GOAL OF THE EXERCISE: Beginning at the first line of the data, print each line exactly, stopping after the line that contains "const ridges = [];".

SOURCE DATA:
§

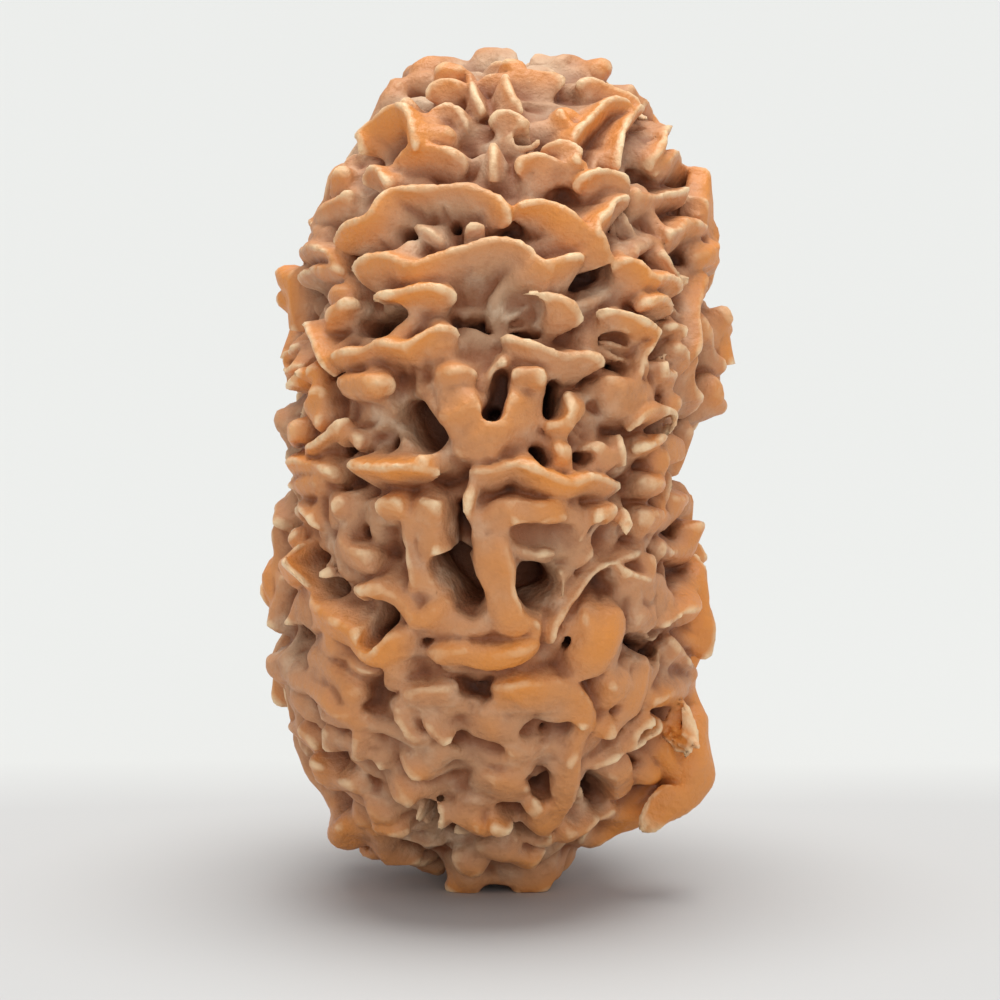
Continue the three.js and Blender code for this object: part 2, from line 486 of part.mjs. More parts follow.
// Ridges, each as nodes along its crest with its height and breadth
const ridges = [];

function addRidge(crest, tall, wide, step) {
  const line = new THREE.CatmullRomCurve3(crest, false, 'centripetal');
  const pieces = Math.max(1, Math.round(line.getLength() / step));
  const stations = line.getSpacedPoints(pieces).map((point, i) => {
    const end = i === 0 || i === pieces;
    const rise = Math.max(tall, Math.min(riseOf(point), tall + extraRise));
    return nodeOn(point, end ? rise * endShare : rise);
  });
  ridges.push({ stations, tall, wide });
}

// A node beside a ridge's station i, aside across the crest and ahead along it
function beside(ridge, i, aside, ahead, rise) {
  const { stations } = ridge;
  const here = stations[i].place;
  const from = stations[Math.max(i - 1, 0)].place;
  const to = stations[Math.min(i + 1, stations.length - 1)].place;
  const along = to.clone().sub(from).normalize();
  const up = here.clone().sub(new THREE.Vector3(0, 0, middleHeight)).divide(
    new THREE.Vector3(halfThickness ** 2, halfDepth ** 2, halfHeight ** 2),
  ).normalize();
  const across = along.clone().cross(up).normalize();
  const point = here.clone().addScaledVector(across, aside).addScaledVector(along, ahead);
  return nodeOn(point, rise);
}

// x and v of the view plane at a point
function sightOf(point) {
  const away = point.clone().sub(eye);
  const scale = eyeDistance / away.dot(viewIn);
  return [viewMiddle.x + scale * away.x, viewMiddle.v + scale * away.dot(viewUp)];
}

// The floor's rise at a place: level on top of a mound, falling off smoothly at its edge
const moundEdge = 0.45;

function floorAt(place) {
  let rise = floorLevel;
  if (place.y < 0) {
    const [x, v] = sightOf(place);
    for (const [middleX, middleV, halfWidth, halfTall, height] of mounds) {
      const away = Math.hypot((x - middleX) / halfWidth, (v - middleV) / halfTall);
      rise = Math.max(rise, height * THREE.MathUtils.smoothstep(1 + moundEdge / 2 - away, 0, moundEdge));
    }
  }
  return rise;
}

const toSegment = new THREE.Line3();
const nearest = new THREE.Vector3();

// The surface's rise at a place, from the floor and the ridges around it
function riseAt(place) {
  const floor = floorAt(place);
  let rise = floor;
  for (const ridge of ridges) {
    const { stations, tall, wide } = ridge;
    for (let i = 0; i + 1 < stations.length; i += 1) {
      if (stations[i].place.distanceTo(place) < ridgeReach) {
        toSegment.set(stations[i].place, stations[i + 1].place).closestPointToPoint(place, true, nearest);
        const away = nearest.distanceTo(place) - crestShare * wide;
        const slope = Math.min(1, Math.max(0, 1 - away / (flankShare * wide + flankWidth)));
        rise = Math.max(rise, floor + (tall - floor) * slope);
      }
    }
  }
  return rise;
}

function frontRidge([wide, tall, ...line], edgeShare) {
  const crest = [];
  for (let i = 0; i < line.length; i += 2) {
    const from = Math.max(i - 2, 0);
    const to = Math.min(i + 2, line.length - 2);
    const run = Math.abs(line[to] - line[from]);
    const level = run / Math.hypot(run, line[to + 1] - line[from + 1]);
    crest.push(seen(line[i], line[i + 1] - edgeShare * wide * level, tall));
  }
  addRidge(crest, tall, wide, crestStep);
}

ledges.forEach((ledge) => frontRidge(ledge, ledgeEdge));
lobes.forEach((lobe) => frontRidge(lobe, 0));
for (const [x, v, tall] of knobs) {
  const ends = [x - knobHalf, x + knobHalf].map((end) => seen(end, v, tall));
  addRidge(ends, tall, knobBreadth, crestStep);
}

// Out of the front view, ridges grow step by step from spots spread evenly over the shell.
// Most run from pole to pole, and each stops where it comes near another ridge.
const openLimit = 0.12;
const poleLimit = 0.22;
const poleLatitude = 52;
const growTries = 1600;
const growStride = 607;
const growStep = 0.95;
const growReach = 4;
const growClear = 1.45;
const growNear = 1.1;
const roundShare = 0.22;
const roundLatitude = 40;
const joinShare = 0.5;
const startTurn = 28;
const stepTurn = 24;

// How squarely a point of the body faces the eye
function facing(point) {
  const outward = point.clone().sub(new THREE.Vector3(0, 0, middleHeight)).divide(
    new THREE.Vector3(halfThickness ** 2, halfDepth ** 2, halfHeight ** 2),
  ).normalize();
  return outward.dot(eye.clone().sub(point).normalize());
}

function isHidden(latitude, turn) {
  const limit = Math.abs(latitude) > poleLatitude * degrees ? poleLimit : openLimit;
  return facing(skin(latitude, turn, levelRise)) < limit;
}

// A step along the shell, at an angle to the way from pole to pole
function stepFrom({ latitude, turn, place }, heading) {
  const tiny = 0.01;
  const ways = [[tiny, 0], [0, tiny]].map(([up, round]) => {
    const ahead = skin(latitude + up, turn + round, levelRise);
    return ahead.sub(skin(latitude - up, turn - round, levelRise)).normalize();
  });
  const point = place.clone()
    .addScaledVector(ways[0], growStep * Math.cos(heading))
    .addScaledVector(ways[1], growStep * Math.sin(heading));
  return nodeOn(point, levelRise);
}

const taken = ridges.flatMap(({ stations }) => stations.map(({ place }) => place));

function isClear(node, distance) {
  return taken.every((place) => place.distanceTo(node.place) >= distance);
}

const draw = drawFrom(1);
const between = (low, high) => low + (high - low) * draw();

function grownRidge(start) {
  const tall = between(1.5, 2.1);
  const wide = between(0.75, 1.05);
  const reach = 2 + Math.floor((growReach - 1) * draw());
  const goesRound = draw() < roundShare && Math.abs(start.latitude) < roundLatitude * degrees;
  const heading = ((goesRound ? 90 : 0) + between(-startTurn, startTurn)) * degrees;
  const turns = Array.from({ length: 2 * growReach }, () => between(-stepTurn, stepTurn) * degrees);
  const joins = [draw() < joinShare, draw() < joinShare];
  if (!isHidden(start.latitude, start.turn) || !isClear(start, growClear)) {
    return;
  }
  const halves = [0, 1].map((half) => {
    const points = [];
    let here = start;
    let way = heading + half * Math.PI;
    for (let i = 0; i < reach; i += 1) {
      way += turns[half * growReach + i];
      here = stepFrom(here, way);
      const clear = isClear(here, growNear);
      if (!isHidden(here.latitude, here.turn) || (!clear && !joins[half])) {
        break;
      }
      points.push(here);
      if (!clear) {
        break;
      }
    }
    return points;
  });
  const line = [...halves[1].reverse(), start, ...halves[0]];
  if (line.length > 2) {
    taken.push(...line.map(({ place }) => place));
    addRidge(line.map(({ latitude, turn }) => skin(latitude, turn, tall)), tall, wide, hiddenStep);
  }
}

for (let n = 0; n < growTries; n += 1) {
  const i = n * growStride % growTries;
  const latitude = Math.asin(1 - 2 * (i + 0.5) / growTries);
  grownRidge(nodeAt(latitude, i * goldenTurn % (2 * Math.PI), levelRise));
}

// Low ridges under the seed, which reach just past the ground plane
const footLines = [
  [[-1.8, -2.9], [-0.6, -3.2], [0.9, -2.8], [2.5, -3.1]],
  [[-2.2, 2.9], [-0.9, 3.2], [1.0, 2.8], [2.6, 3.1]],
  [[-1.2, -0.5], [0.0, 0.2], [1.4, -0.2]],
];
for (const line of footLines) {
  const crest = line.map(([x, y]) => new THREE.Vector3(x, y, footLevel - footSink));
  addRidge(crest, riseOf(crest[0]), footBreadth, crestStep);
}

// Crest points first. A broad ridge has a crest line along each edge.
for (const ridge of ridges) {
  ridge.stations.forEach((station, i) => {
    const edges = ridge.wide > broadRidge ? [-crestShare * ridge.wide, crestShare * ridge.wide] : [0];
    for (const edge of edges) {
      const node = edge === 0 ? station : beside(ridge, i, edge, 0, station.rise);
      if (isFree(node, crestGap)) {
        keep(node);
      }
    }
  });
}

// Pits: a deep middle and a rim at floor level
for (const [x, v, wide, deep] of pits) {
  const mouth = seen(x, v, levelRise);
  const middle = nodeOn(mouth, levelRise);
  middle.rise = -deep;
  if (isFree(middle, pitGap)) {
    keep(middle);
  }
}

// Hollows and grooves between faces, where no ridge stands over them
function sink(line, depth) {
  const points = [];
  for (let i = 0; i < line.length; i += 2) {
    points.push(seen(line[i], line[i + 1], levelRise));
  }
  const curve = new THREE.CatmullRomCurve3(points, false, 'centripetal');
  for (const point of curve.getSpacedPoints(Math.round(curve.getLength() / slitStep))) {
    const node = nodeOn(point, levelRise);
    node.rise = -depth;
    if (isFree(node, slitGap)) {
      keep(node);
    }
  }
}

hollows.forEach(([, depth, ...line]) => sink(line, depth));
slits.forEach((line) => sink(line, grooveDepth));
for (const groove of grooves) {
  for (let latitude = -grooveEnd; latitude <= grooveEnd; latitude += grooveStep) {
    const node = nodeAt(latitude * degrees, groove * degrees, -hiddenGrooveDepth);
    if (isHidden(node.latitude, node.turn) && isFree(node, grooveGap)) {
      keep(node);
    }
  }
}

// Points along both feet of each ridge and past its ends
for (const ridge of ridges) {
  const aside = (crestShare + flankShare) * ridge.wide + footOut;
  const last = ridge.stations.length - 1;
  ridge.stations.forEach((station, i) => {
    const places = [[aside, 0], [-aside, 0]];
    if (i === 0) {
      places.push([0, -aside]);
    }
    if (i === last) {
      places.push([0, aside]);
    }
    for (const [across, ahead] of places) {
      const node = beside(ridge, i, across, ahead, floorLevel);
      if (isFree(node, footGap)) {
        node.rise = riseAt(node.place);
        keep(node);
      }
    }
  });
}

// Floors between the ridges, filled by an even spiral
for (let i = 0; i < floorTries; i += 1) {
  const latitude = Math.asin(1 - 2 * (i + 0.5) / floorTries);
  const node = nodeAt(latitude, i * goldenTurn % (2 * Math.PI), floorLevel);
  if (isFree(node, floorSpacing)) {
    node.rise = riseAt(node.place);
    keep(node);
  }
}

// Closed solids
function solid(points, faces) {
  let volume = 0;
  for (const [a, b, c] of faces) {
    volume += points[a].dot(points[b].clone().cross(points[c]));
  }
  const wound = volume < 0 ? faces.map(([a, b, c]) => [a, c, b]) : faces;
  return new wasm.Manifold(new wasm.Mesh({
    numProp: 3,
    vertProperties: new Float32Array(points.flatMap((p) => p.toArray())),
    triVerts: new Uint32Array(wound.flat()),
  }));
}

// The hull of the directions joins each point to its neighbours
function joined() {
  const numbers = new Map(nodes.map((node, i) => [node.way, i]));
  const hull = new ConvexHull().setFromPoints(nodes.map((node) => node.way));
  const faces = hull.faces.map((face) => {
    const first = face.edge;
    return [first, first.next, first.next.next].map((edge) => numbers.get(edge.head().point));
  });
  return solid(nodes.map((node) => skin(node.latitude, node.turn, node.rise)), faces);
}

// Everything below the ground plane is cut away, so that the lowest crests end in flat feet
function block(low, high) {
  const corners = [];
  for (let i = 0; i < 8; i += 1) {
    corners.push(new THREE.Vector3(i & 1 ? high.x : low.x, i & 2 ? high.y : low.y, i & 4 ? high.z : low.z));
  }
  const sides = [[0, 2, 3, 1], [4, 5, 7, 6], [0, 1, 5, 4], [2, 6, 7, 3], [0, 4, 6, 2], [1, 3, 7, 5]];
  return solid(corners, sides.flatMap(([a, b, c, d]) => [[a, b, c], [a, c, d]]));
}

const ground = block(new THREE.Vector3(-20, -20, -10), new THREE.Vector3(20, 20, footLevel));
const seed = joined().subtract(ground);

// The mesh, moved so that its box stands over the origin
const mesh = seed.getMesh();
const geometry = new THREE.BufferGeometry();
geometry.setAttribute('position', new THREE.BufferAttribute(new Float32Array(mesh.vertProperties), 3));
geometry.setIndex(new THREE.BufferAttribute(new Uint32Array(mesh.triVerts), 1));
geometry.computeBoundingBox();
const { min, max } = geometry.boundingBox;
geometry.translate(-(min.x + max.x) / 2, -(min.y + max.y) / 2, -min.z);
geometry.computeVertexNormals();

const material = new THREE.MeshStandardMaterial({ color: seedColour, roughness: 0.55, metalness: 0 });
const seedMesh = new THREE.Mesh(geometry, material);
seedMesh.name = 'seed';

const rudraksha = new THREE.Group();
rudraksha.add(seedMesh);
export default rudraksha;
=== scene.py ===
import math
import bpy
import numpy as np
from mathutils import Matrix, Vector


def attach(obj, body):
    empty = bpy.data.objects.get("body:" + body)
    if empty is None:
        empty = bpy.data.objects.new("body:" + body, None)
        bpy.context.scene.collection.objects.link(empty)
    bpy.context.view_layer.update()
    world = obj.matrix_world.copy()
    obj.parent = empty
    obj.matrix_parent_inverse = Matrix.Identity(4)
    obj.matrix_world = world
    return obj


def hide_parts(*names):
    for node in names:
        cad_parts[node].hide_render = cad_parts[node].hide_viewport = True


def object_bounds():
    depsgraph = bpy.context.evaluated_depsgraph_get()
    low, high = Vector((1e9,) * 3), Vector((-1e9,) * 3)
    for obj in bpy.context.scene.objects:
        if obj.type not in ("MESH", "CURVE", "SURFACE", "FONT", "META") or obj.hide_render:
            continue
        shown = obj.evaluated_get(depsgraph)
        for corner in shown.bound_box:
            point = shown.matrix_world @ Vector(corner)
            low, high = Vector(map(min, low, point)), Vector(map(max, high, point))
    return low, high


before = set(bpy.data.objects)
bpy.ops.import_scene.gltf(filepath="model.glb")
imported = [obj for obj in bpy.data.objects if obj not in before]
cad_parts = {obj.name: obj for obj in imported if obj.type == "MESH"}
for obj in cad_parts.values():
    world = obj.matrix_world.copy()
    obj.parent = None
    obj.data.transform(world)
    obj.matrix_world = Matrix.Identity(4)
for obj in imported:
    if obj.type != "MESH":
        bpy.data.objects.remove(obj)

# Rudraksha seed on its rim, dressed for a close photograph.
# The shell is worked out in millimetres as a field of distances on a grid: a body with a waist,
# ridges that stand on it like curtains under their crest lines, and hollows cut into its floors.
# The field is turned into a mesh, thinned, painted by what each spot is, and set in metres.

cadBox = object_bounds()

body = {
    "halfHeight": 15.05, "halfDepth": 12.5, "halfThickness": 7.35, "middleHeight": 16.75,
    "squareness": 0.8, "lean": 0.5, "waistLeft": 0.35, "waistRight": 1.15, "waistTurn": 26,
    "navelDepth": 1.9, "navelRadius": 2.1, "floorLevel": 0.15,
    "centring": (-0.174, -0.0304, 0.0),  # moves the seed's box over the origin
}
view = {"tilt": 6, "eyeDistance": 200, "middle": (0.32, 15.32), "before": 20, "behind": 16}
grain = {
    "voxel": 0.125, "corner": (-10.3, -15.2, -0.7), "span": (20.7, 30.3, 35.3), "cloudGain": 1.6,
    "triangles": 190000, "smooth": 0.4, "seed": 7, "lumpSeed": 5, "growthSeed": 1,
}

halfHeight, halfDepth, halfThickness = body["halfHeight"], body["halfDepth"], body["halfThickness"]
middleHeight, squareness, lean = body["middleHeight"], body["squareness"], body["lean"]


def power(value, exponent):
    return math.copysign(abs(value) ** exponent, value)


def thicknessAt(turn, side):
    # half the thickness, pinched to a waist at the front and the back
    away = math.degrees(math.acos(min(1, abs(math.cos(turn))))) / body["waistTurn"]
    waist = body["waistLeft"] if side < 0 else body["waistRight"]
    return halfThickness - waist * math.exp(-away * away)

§

SOLUTION TO THIS TASK:
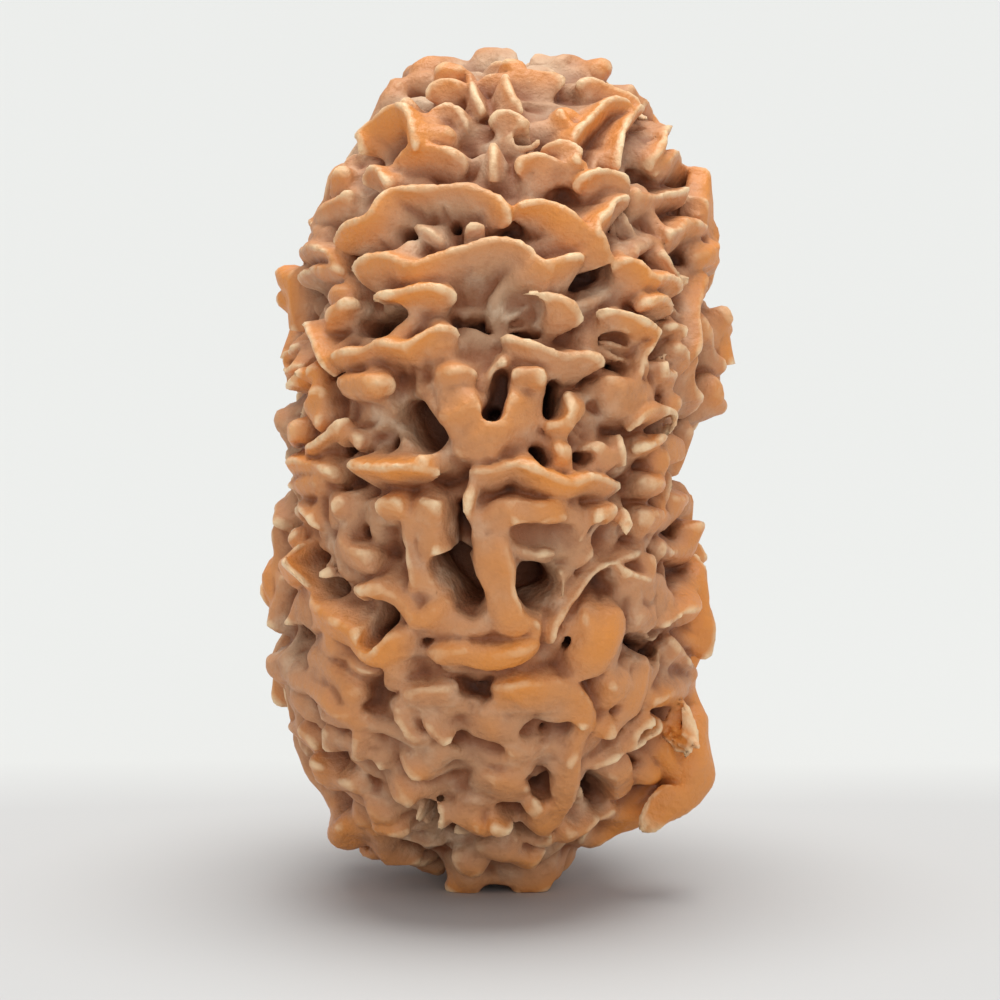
Continue the three.js and Blender code for this object: part 2, from line 486 of part.mjs. More parts follow.
// Ridges, each as nodes along its crest with its height and breadth
const ridges = [];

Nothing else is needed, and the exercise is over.